Negative yields have so contorted the global bond market that it's starting to look like a trading venue for commodities, according to JPMorgan Chase & Co.’s asset-management division.

The pile of debt yielding less-than zero is expanding as central banks gobble up assets to stimulate their flagging economies — a dynamic that has radically changed bond investing, according to JPMorgan's Oksana Aronov. Investors should now think of a negative-yielding bond as a commodity, remembering Warren Buffett's assertion that with commodities you are simply betting on what someone else might pay for them at some future moment, said Aronov.

As the amount of negative-yielding debt now exceeds $10 trillion globally, bonds increasingly cease to trade based on fundamentals, such as yield, and trade instead on what someone else might be willing to pay for them in the future.

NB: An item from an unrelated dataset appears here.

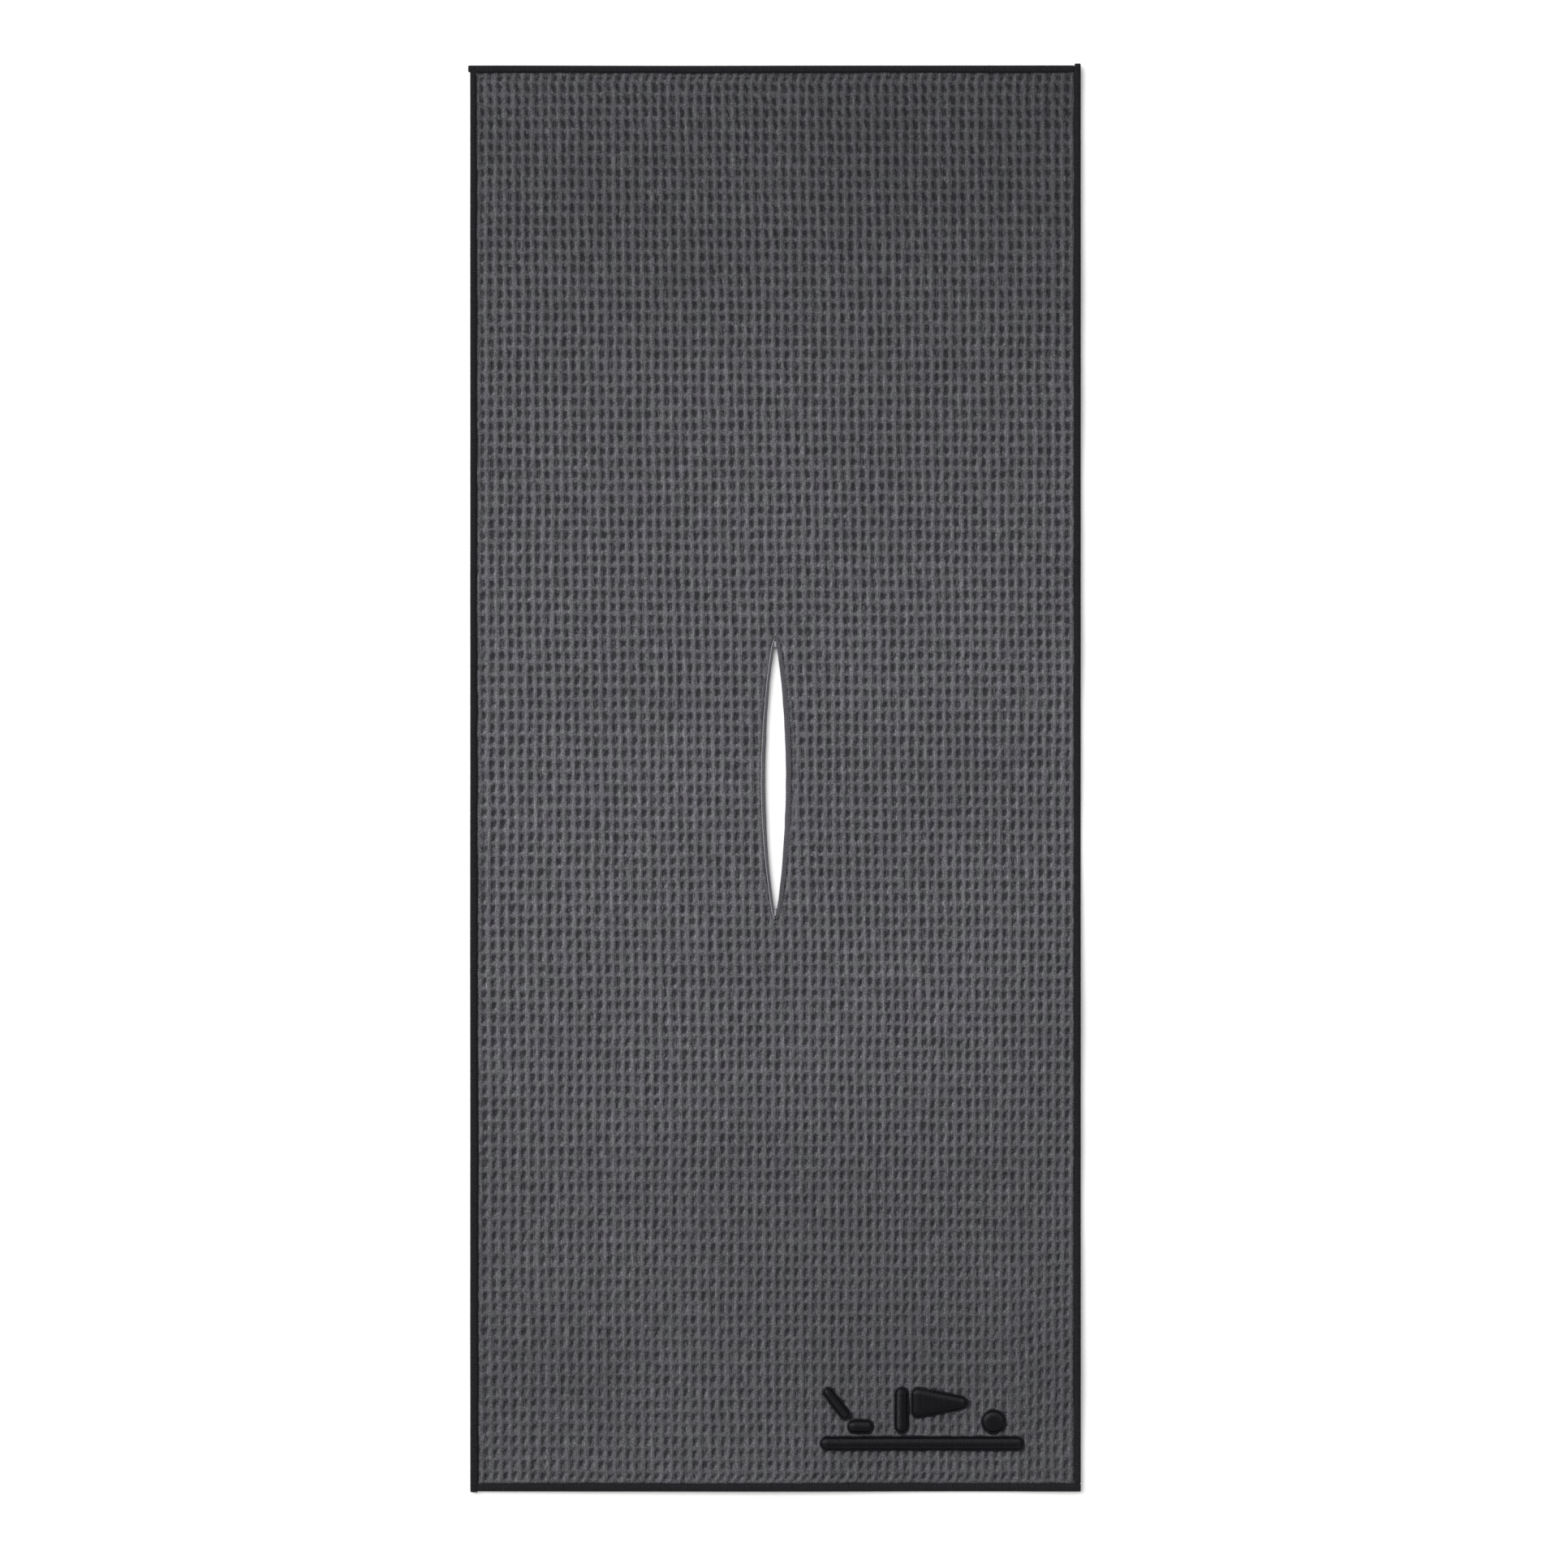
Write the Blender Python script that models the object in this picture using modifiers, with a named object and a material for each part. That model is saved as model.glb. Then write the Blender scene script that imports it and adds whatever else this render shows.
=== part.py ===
"""A waffle-weave golf towel, lying flat with its face up.

The cloth is one panel with a slit in its middle that slips over a club. Folded tapes bind its four
edges, folded strips face the slit, and a raised satin embroidery stands on one corner. X runs across
the towel, Y along it and Z up out of its face. The origin is under the middle of its outline.
"""

import math

import bmesh
import bpy

# Cloth
TOWEL_LENGTH = 1.016
TOWEL_WIDTH = 0.435
CLOTH_THICKNESS = 0.0024

# Edge bindings: folded tape, its width seen from the front, and how far an end stands out
TAPE_THICKNESS = 0.00045
TOP_BINDING_WIDTH = 0.0047
RIGHT_BINDING_WIDTH = 0.0050
BOTTOM_BINDING_WIDTH = 0.0062
LEFT_BINDING_WIDTH_AT_BOTTOM = 0.0061
LEFT_BINDING_WIDTH_AT_TOP = 0.0047
TOP_BINDING_STANDS_OUT = 0.0014
RIGHT_BINDING_STANDS_OUT = 0.0013
LEFT_BINDING_STANDS_OUT = 0.0006
FOLD_ROUNDING = 0.0004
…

Bonds are effectively commodities, and investors are using the greater fool theory as an investing strategy.

That bonds are exhibiting commodity-like dynamics can be seen in a chart comparing the price of gold to Pacific Investment Management Co.’s Zero-Coupon Treasury ETF:

Sub-zero bond yields are causing all sorts of headaches for investors, since those who buy now and hold until maturity will receive less money than they paid. Yet buyers can also make some gains if yields on the bonds become more negative — meaning their price rises — and providing they can find a buyer. That's the theory of the greater fool.

Assumptions that yields will keep going lower may have been the reason investors were willing to buy 10-year bonds from the German government with an issue price of 100.5 euros in July,even though investors will receive only 100 euros at maturity, M&G Ltd fund manager Craig Moran said yesterday:

The possibility of selling the asset to someone else at a higher price (a greater fool) is predicated on hoping that having accepted a guaranteed loss of over 50 cents over the course of 10 years, someone else will be willing to accept an even greater guaranteed loss over a shorter time period at some stage in the next 10 years. It’s betting that bond prices will hit ever higher highs, and yields hit ever lower lows.

While the risks are clear many are willing to take them, as negative yields seep into more corners of the fixed-income market. And, it’s not just the newer phenomenon of negative nominal yields that are an issue; negative real yields — those adjusted for inflation — can "create just as much of a conundrum", said Aronov.